So, jury duty today. It was just the selection process and I was found wanting, so now I don't have to spend the rest of the week determining whether or not someone
REDACTION!!! and their frame of mind in the process. Primary takeaway: the jury selection process is the most awful thing ever. Well, maybe not ever, but I certainly didn't appreciate it.
Before I attack anyone else, this was my facebook status yesterday - just to get it out there that my lead up to the whole proceedings were just as flippant as the next person, and probably more so; particularly in the face of the George Zimmerman verdict just being released and the emotional racial wounds that whole thing generated.
True to form, sitting on the first floor of the courthouse at 8:30 this morning I was joking with the people around me about bad excuses to get out of serving, which is normal. Nobody wants jury duty (unless you're unemployed. Apparently then you're entitled to $40/day). And when I got to the selection process and saw that the defendant was black, the first thought in my mind when asked what I do was to reply I handle public protection budgets for the Senate Majority (while having the advantage of being mostly true, it also implicitly identifies me as a law-and-order Republican that, justifiably or not, carries enough connotation to scare off a public defender).
End of the day, I didn't. I was part of the second group of potential jurors interviewed, and the attorneys pretty much gave away the case and the defense during the selection process with the first group, so I knew that when asked to how judge when someone's being truthful, replying "someone's reputation and the consistency of a story" would automatically cross me off both the prosecutor's and defense attorney's list - any other discussion re: my family in law enforcement and any family being in trouble with the law was unnecessary to get released (I probably should have admitted to my knowledge of the McDonald's on Pearl as well).

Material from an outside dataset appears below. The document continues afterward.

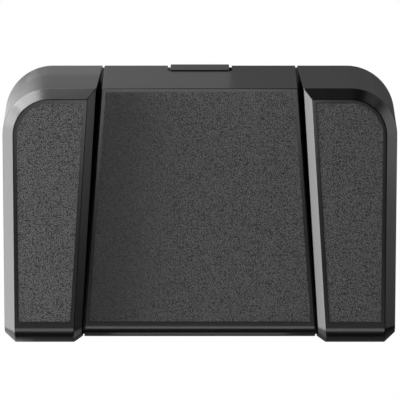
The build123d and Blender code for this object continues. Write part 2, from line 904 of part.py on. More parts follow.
def base_tray():
    """Floor and rim with all that stands on them."""
    tray = tray_slab(0, plate_top_z, rim_top_z) - tray_slab(rim_thickness, floor_top_z, rim_top_z)
    for gap in rim_gaps():
        tray = tray - gap
    foot_z = floor_top_z - floor_thickness / 2
    boss_top = foot_height + base_screw_length + base_boss_cap
    boss_radius = base_screw_radius + base_boss_wall
    adds = [ear(x0, x1) for x0, x1 in ear_spans()]
    adds += [spring_cup(x, y) for x, y in spring_places()]
    adds += [bracket(x, side) for x, side in bracket_places]
    adds += [post(x, y, foot_z, board_bottom_z, board_post_radius) for x, y in board_screw_places()]
    adds += [post(x, y, foot_z, boss_top, boss_radius) for x, y in base_screw_places()]
    adds += both_sides(catch, side_catch_xs) + both_sides(catch, centre_catch_xs)
    tray = joined([tray] + adds)
    for bore in tray_bores():
        tray = tray - bore
    return tray


def base_screw(x, y, gap=0):
    """Countersunk screw that enters from below, or with a gap its hole in the plate."""
    head = Cone(base_screw_head_radius + gap, base_screw_radius + gap, base_screw_head_height)
    head = Pos(x, y, foot_height + base_screw_head_height / 2) * head
    return head + post(x, y, foot_height, foot_height + base_screw_length, base_screw_radius + gap)


def base_plate():
    """Steel plate that reaches under the pedals' skirts, just inside their outline."""
    plate = slab(
        half_width - plate_edge_gap,
        front_y + centre_setback + plate_edge_gap,
        rear_y - plate_edge_gap,
        plate_front_corner_radius,
        foot_corner_radius - plate_edge_gap,
        foot_height,
        plate_top_z,
    )
    for x, y in base_screw_places():
        plate = plate - base_screw(x, y, fit_gap)
    return plate


def rubber_feet():
    """Four long pads stuck under the plate."""
    y_front = tray_front_y + foot_margin + foot_width / 2
    y_rear = tray_rear_y - foot_margin - foot_width / 2
    feet = []
    for y in (y_front, y_rear):
        for sign in (-1, 1):
            pad = extrude(RectangleRounded(foot_length, foot_width, foot_corner), amount=foot_height)
            pad = chamfer(pad.faces().sort_by(Axis.Z)[0].edges(), foot_edge)
            feet.append(Pos(sign * half_width / 2, y, 0) * pad)
    return feet


def top_screw(x, y, z):
    """Pan-head screw whose head sits on a face at height z."""
    return post(x, y, z - board_screw_length, z, screw_radius) + post(
        x, y, z, z + screw_head_height, screw_head_radius
    )


# Board and socket


def circuit_board():
    half = board_width / 2
    main = block(-half, half, board_front_y, board_rear_y, board_bottom_z, board_top_z)
    main = fillet(main.edges().filter_by(Axis.Z), board_corner)
    half = tongue_width / 2
    y0 = board_rear_y - board_corner
    board = main + block(-half, half, y0, tongue_rear_y, board_bottom_z, board_top_z)
    for x, y in board_screw_places():
        board = board - post(x, y, board_bottom_z, board_top_z, screw_radius + fit_gap)
    return board


def board_chips():
    """Controller, memory and small parts, each a flat block on the board."""
    y_middle = (board_front_y + board_rear_y) / 2
    chips = []
    for x, y, width, depth, height in chip_table:
        x0 = x - width / 2
        y0 = y_middle + y - depth / 2
        chips.append(block(x0, x0 + width, y0, y0 + depth, board_top_z, board_top_z + height))
    return chips


def usb_socket():
    """Rounded metal mouth with its contact tongue."""
    y0 = plug_floor_y - socket_depth

    def sleeve(skin, start):
        width = socket_width - 2 * skin
        height = socket_height - 2 * skin
        face = Plane.XZ * RectangleRounded(width, height, socket_corner - skin)
        face = Pos(0, start, socket_z) * face
        return extrude(face, amount=plug_floor_y - start, dir=(0, 1, 0))

    shell = sleeve(0, y0) - sleeve(socket_skin, y0 + 2 * socket_skin)
    half = socket_tongue_width / 2
    half_height = socket_tongue / 2
    y1 = plug_floor_y - 2 * socket_skin
    return shell + block(-half, half, y0, y1, socket_z - half_height, socket_z + half_height)


def port_housing():
    """Block around the socket, with a recess for a plug's grip and a tab that fills the pedal's notch."""
    half = port_width / 2
    tab_top_z = notch_top_z - tab_top_gap
    tab_front_y = rear_face_y(notch_top_z) + tab_front_gap
    outline = [
        (port_front_y, floor_top_z),
        (tray_rear_y + fit_gap, floor_top_z),
        (tray_rear_y + fit_gap, plate_top_z),
        (port_face_y, plate_top_z),
        (port_face_y, port_lean_z),
        (tab_front_y + tab_edge, tab_top_z),
        (tab_front_y, tab_top_z),
        (tab_front_y + tab_root_lean, port_top_z),
        (port_front_y, port_top_z),
    ]
    shape = side_profile(outline, -half, half)
    ear_x = half + port_ear_width
    ear_top = floor_top_z + port_ear_height
    shape = shape + block(-ear_x, ear_x, port_front_y, tray_rear_y, floor_top_z, ear_top)
    cave = tongue_width / 2 + port_inner_gap
    cave_top = port_top_z - port_wall / 2
    shape = shape - block(-cave, cave, port_front_y - overrun, web_y, floor_top_z, cave_top)
    plug = Plane.XZ * RectangleRounded(plug_width, plug_height, plug_corner)
    plug = Pos(0, plug_floor_y, socket_z) * plug
    shape = shape - extrude(plug, amount=overrun, dir=(0, 1, 0))
    hole_width = socket_width + 2 * socket_hole_gap
    hole_height = socket_height + 2 * socket_hole_gap
    hole = RectangleRounded(hole_width, hole_height, socket_corner + socket_hole_gap)
    hole = Pos(0, web_y - port_web, socket_z) * (Plane.XZ * hole)
    shape = shape - extrude(hole, amount=3 * port_web, dir=(0, 1, 0))
    for x, y in port_screw_places():
        shape = shape - post(x, y, floor_top_z, ear_top, screw_radius + fit_gap)
    return shape


def header_xs():
    return (-header_pitch, 0, header_pitch)


def lead_headers():
    """Open-fronted wire connectors on the board's front edge."""
    headers = []
    for x in header_xs():
        half = header_width / 2
        y0 = board_front_y
        y1 = board_front_y + header_depth
        shell = block(x - half, x + half, y0, y1, board_top_z, board_top_z + header_height)
        bore = rod_y(x, y0 - fit_gap, y1 - header_wall, header_mouth_z, lead_radius + fit_gap)
        headers.append(shell - bore)
    return headers


def turn_radii(points):
    """The largest arc that each corner of a route has room for."""
    radii = []
    for before, here, after in zip(points, points[1:], points[2:]):
        first = Vector(*here) - Vector(*before)
        second = Vector(*after) - Vector(*here)
        turn = radians(first.get_angle(second))
        radii.append(lead_bend_share * min(first.length, second.length) / tan(turn / 2))
    return radii


def switch_lead(points, name):
    """Sheathed pair of wires from a board header to a switch."""
    radii = turn_radii(points)
    print(name, "lead radii", [round(r, 1) for r in radii])
    path = FilletPolyline(*points, radius=radii)
    start = Plane(origin=path @ 0, z_dir=path % 0)
    return sweep(start * Circle(lead_radius), path=path)


lead_z = floor_top_z + lead_radius + lead_floor_gap
lead_start_y = board_front_y + header_depth - header_wall - fit_gap
lead_end_y = case_y + terminal_pitch + terminal_thickness / 2


def side_lead(sign):
    """Route from an outer header along the floor to a side switch."""
    fall_y = board_front_y - lead_fall
    cross_y = lead_end_y + lead_cross_share * (fall_y - lead_end_y)
    points = [
        (header_pitch, lead_start_y, header_mouth_z),
        (header_pitch, board_front_y - lead_straight, header_mouth_z),
        (header_pitch + lead_swing, fall_y, lead_z),
        (side_middle_x / 2, cross_y, lead_z),
        (side_middle_x - header_pitch, cross_y, lead_z),
        (side_middle_x, (lead_end_y + cross_y) / 2, lead_z),
        (side_middle_x, lead_end_y, lead_z),
    ]
    return [(sign * x, y, z) for x, y, z in points]


def centre_lead():
    return [
        (0, lead_start_y, header_mouth_z),
        (0, board_front_y - lead_straight, header_mouth_z),
        (0, board_front_y - lead_fall, lead_z),
        (0, lead_end_y, lead_z),
    ]


# Springs


def coil(x, y):
    """Compression spring with ground ends: one faceted wire on quarter-turn biarcs."""
    pitch = spring_length / spring_turns
    extra = spring_wire
    z0 = floor_top_z - extra
    turns = (spring_length + 2 * extra) / pitch
    count = int(round(turns * 4))
    z_step = (spring_length + 2 * extra) / count
    turn_step = pi / 2

    def point(i):
        a = i * turn_step
        return Vector(spring_radius * cos(a), spring_radius * sin(a), z0 + i * z_step)

    def tangent(i):
        a = i * turn_step
        flat = spring_radius * turn_step
        return Vector(-flat * sin(a), flat * cos(a), z_step).normalized()

    arcs = []
    for i in range(count):
        p, q, s, e = point(i), point(i + 1), tangent(i), tangent(i + 1)
        v = q - p
        both = v.dot(s + e)
        spread = 2 * (1 - s.dot(e))
        d = (-both + sqrt(both**2 + spread * v.dot(v))) / spread
        joint = (p + q + (s - e) * d) * (1 / 2)
        middle_tangent = (q - e * d - p - s * d).normalized()
        arcs.append(TangentArc(p, joint, tangent=s))
        arcs.append(TangentArc(joint, q, tangent=middle_tangent))
    path = Wire([arc.edge() for arc in arcs])
    start = Plane(origin=point(0), z_dir=tangent(0))
    wire = sweep(start * RegularPolygon(spring_wire / 2, spring_facets), path=path)
    ends = block(-seat_radius, seat_radius, -seat_radius, seat_radius, floor_top_z, spring_top_z)
    print("spring gap between turns", round(pitch - spring_wire, 2))
    return Pos(x, y, 0) * (wire & ends)


def bump_stop(x, y):
    z0 = floor_top_z + peg_height
    return post(x, y, z0, z0 + stop_height, peg_radius)


def hinge_pin(x0, x1):
    return rod(x0, x1, hinge_y, hinge_z, pin_radius)


def build():
    os.makedirs("parts", exist_ok=True)
    right = right_pedal()
    save("right_pedal", right)
    save("left_pedal", mirror(right, about=Plane.YZ))
    save("centre_pedal", centre_pedal())

    x0, x1 = pin_span_side()
    save("right_hinge_pin", hinge_pin(x0, x1))
    save("left_hinge_pin", hinge_pin(-x1, -x0))
    centre_end = seam_x(hinge_y, hinge_z) - pin_end_gap
    save("centre_hinge_pin", hinge_pin(-centre_end, centre_end))
    save("hinge_bearings", group(bearing(a, b) for a, b in ear_spans()))

    save("base_tray", base_tray())
    save("base_plate", base_plate())
    save("rubber_feet", group(rubber_feet()))
    save("base_screws", group(base_screw(x, y) for x, y in base_screw_places()))

    save("left_spring", coil(-side_middle_x, spring_y))
    save("right_spring", coil(side_middle_x, spring_y))
    save("centre_springs", group([coil(-centre_spring_x, spring_y), coil(centre_spring_x, spring_y)]))
    save("bump_stops", group(bump_stop(x, y) for x, y in spring_places()))

    screws = []
    terminals = []
    for name, (x, side) in zip(("left", "centre", "right"), bracket_places):
        save(f"{name}_switch_case", switch_case(x))
        save(f"{name}_switch_lever", switch_lever(x))
        save(f"{name}_switch_button", switch_button(x))
        screws += switch_screws(x, side)
        terminals += switch_terminals(x)
    save("switch_screws", group(screws))
    save("switch_terminals", group(terminals))

    save("circuit_board", circuit_board())
    save("board_chips", group(board_chips()))
    save("board_screws", group(top_screw(x, y, board_top_z) for x, y in board_screw_places()))
    save("usb_socket", usb_socket())
    save("port_housing", port_housing())
    ear_top = floor_top_z + port_ear_height
    save("port_screws", group(top_screw(x, y, ear_top) for x, y in port_screw_places()))
    save("lead_headers", group(lead_headers()))
    leads = [switch_lead(side_lead(-1), "left"), switch_lead(centre_lead(), "centre")]
    save("switch_leads", group(leads + [switch_lead(side_lead(1), "right")]))

    print("hinge at y", round(hinge_y, 3), "z", round(hinge_z, 3))
    print("lever pivot at y", round(pivot_y, 4), "z", round(pivot_z, 4))
    print("lever ratio", round(lever_ratio, 5), "pressed angle", round(degrees(pressed_rise), 3))
    print("button ratio in metres per radian", round(button_ratio / 1000, 6))


build()
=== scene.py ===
# %% [markdown]
# # A three-pedal foot switch, dressed for its picture
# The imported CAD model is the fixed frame. Every piece below is placed in metres on top of it.
# X runs to the right, Y to the rear and Z up, and the rubber feet stand on Z = 0.

import math

import bmesh
import bpy
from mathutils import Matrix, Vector
from mathutils.bvhtree import BVHTree


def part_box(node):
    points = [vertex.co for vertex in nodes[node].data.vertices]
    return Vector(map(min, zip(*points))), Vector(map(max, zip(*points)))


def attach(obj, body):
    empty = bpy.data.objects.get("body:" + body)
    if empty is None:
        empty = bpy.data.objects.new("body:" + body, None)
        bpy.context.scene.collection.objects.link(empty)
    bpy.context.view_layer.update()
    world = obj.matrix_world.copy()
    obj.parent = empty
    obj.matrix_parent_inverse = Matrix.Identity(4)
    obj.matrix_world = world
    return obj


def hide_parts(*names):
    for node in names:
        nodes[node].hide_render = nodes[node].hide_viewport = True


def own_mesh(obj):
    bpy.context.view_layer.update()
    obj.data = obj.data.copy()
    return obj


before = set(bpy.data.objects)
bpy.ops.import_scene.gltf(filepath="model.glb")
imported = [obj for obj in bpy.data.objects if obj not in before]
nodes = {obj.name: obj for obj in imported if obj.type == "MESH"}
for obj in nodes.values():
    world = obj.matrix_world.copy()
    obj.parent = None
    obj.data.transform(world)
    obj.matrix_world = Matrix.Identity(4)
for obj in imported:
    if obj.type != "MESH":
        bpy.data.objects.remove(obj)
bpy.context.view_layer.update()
MM = 0.001

# %% [markdown]
# ## Camera
# The photograph looks straight down on the switch from about 2.4 m, so a long lens and a level
# camera give its slight perspective: decks near the lens look a little larger than the skirts.

# %% Camera above the switch
IMAGE_PIXELS = 400
FOCAL_PIXELS = 3938
SENSOR_WIDTH_MM = 36.0
CAMERA_PLACE_MM = (0.09, 1.9, 2440.0)

camera_data = bpy.data.cameras.new("overhead_camera")
camera_data.sensor_width = SENSOR_WIDTH_MM
camera_data.lens = FOCAL_PIXELS / IMAGE_PIXELS * SENSOR_WIDTH_MM
camera = bpy.data.objects.new("overhead_camera", camera_data)
camera.location = Vector(CAMERA_PLACE_MM) * MM
bpy.context.scene.collection.objects.link(camera)
bpy.context.scene.camera = camera
bpy.context.scene.view_settings.view_transform = "Standard"
print("lens", round(camera_data.lens, 1), "mm")

# %% [markdown]
# ## Nodes and colours
# Each finish is a small node tree. One helper adds a node together with its settings and what
# feeds it, and another turns a colour given as sRGB hex into the shader's linear values.

# %% Helpers for materials
def linear(hex_colour):
    """RGBA in linear light from an sRGB hex colour."""
    channels = [int(hex_colour[i : i + 2], 16) / 255 for i in (1, 3, 5)]
    curve = [c / 12.92 if c <= 0.04045 else ((c + 0.055) / 1.055) ** 2.4 for c in channels]
    return (*curve, 1.0)


def add_node(tree, kind, settings=None, feeds=None):
    """Adds one node with its properties (settings) and its inputs (feeds: a value or a socket)."""
    node = tree.nodes.new(kind)
    for name, value in (settings or {}).items():
        setattr(node, name, value)
    for name, value in (feeds or {}).items():
        if isinstance(value, bpy.types.NodeSocket):
            tree.links.new(value, node.inputs[name])
        else:
            node.inputs[name].default_value = value
    return node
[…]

I think it's ok, and even expected, to joke about not wanting to be there. Be honest - you don't want to be there. But I was sitting about ten feet from the defendant while a judge and two lawyers joked with the jury and trivialized the proceedings. All the while, a guy whose future is about to be decided sits right there listening to people joke about knowing a certain employer and how duty might interfere with their kids' day camp.
I get why it happens. The lawyer that fails to connect with the jury loses, because people base decisions not on facts but how something makes them feel (see: Anthony Weiner's mayoral run, etc, etc.). You have an obligation to your client to joke throughout the very serious and consequential proceedings in order to give them the best chance of winning. Likewise, the judge has every right to make the courtroom feel safe so that people are the most open about their thoughts and experiences. That's how you best select a jury. So I don't fault the players; just the game. And it seems like the best remedy is to not have the defendant in the room at the time (for the record, in 1984 the Supreme Court ruled that the Sixth Amendment guarantee of a public trial also extends to pretrial hearings. It's definitely part of the process and the defendant should be there. There have aso been a couple interesting and cases this century affirming the public's right to view pretrial hearings if you're interested in that sort of thing.)
So the dude needed to be there. But at the same time, his future was joked and bandied about for about six hours today. A necessary part of the process, sure. Still offensive enough to make my stomach churn. And for the record, although several quips were made, once I sat down in seat #4 I struggled to find my sense of humor while those sitting next to me laughed at how funny kids stealing from the cookie jar are.